Sea change: previous ideas that lowlands on Mars (blue) once hosted oceans are being overturned. Credit: NASA/JPL-Caltech

The debate began when nineteenth-century Italian astronomer Giovanni Schiaparelli thought he saw water-filled canali, or channels, on the red planet: just how wet was Mars? “This is a pendulum that has been swinging back and forth,” says Jeff Andrews-Hanna, a planetary scientist at the Colorado School of Mines in Golden. The canali were an illusion, and no one doubts that Mars today is dry except for possible meagre seeps of groundwater. But in recent years researchers have come to accept that ancient Mars had lakes or even oceans — favourable conditions for life. “This is what started off the fever for Mars science,” Andrews-Hanna says.

But the pendulum is swinging again. Last month, Jim Head, a planetary scientist at Brown University in Providence, Rhode Island, threw a wet blanket on the idea that Mars was ever very wet at all, in a keynote talk at the Lunar and Planetary Science Conference in The Woodlands, Texas. Head and others are assembling a picture of a Mars that was cold and dry from the beginning, punctuated at most by short bursts of wetness. “The notion of a palm-tree-covered Mars has waned,” says Stephen Clifford, a planetary scientist at the Lunar and Planetary Institute in Houston, Texas, who is organizing a conference in May on the early climate of Mars.

The first spacecraft to visit Mars, in the 1960s and 1970s, showed a bone-dry planet pocked with craters, much like the Moon. But high-resolution cameras on orbiting missions such as the Mars Global Surveyor, which launched in 1997, showed valley networks — braided and branched channels about 3.7 billion years old that seemed to have been carved by water. Then in 2005, a spectrometer on the Mars Express satellite found widespread evidence for clays1 — minerals that testify to hundreds or even thousands of years of exposure to water. Suddenly, geologists did not seem so bold in tracing out the palaeo-shorelines of an ocean that could have covered the planet’s entire low-lying northern hemisphere.

But Head and others have countered that view with three main lines of evidence. The first comes from models of the ancient Martian climate that fail to predict temperatures high enough for rain, or for liquid water to persist on the surface at all. The young Sun was fainter than it is today, and even if the young Mars had a thicker atmosphere, its greenhouse effect would probably not have warmed the planet above freezing, says François Forget at the University of Paris. He has submitted to the journal Icarus what he says is the most sophisticated three-dimensional climate model for Mars so far. It predicts that any water on Mars would have been bound as ice at higher elevations.

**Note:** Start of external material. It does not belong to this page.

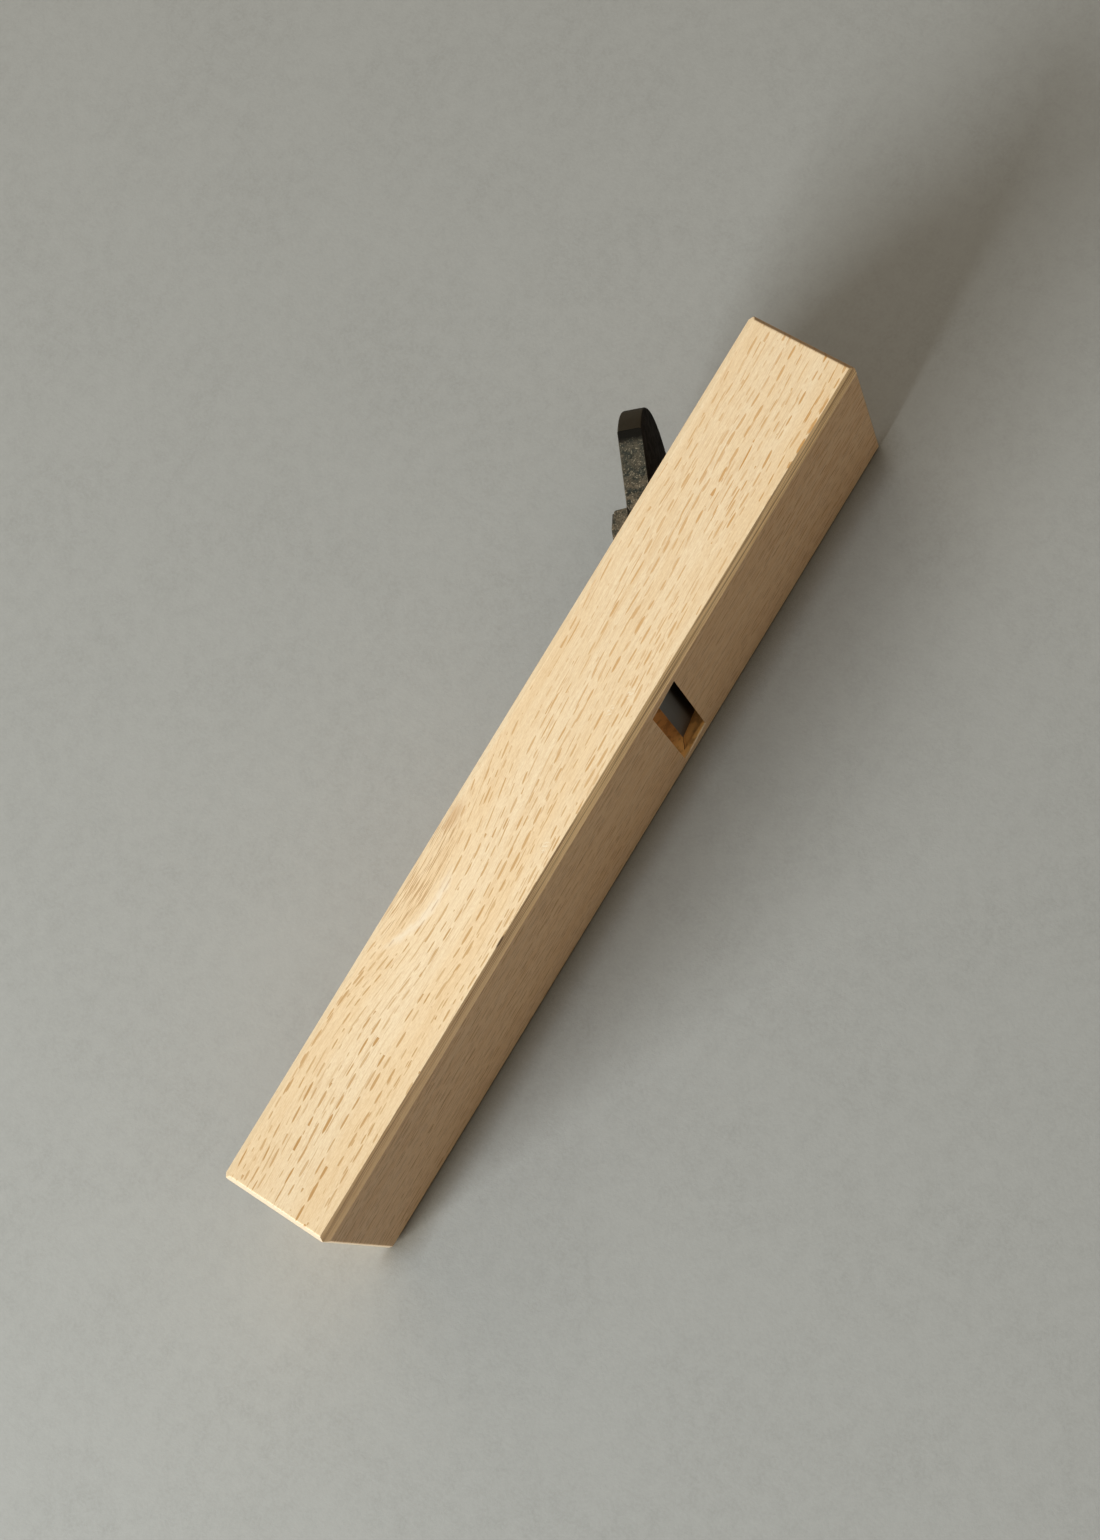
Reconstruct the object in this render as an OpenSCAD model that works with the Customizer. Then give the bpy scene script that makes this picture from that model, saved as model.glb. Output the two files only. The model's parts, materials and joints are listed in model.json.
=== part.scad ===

By next month’s conference, Forget hopes to incorporate the effect of greenhouse gases, such as sulphur dioxide, that could have been present occasionally in huge doses. He hopes to test the idea, proposed by Head, that sulphurous bouts of volcanic activity could have warmed the atmosphere for brief periods, just enough to melt the icy highlands and unleash torrents that could have carved the valley networks. Other researchers invoke local melting from the heat from large asteroid impacts.

Closer inspection of the valley networks supports the sporadic presence of water rather than an enduring wet climate, Head says. He points to studies, including his own, showing that some of the networks are isolated geographically and in time, having formed hundreds of millions of years apart2.

Even the clay minerals may not support a wet planet. A team using a spectrometer on the Mars Reconnaissance Orbiter found that roughly 80% of the clays occur together with other minerals that form at relatively high temperatures. This suggests that the clays formed not in cool surface water but underground, in water warmed by leftover heat from Mars’s formation, says Bethany Ehlmann, a planetary scientist at the California Institute of Technology in Pasadena, who led the study3.

Curiosity, the NASA rover that is expected to land on 5 August, may get a closer look. A thin ring of clay encircles a 5-kilometre-high mound in the middle of the Gale crater, where the rover will touch down. Although Ehlmann says that these clays are probably among the 20% that formed with surface water, their textures will reveal something about the extent of that water. Were the clays deposited in a persistent, deep lake? Or could the waters have been shallow and short-lived? Some geologists have even suggested that the minerals could have formed in the presence of ice.

Andrews-Hanna says the shift in thinking doesn’t rule out life on ancient Mars, but instead drives it deeper underground. “If Mars’s climate was never stable, that would have been a challenge for life,” he says. “But as you go deeper in the subsurface, things become more stable.”

Head doesn’t think his revisionism causes too many problems for ancient life even at the surface. He says ancient Mars could have been very much like the dry valleys and ephemeral lakes of Antarctica, where dried-up mats of algae bloom in the warmer season, nourished by a trickle of meltwater from the icy highlands above. “The public perception is that warm and wet equals life,” he says. “If you look at the range of life on Earth, there’s no reason to suspect that life is limited to that.”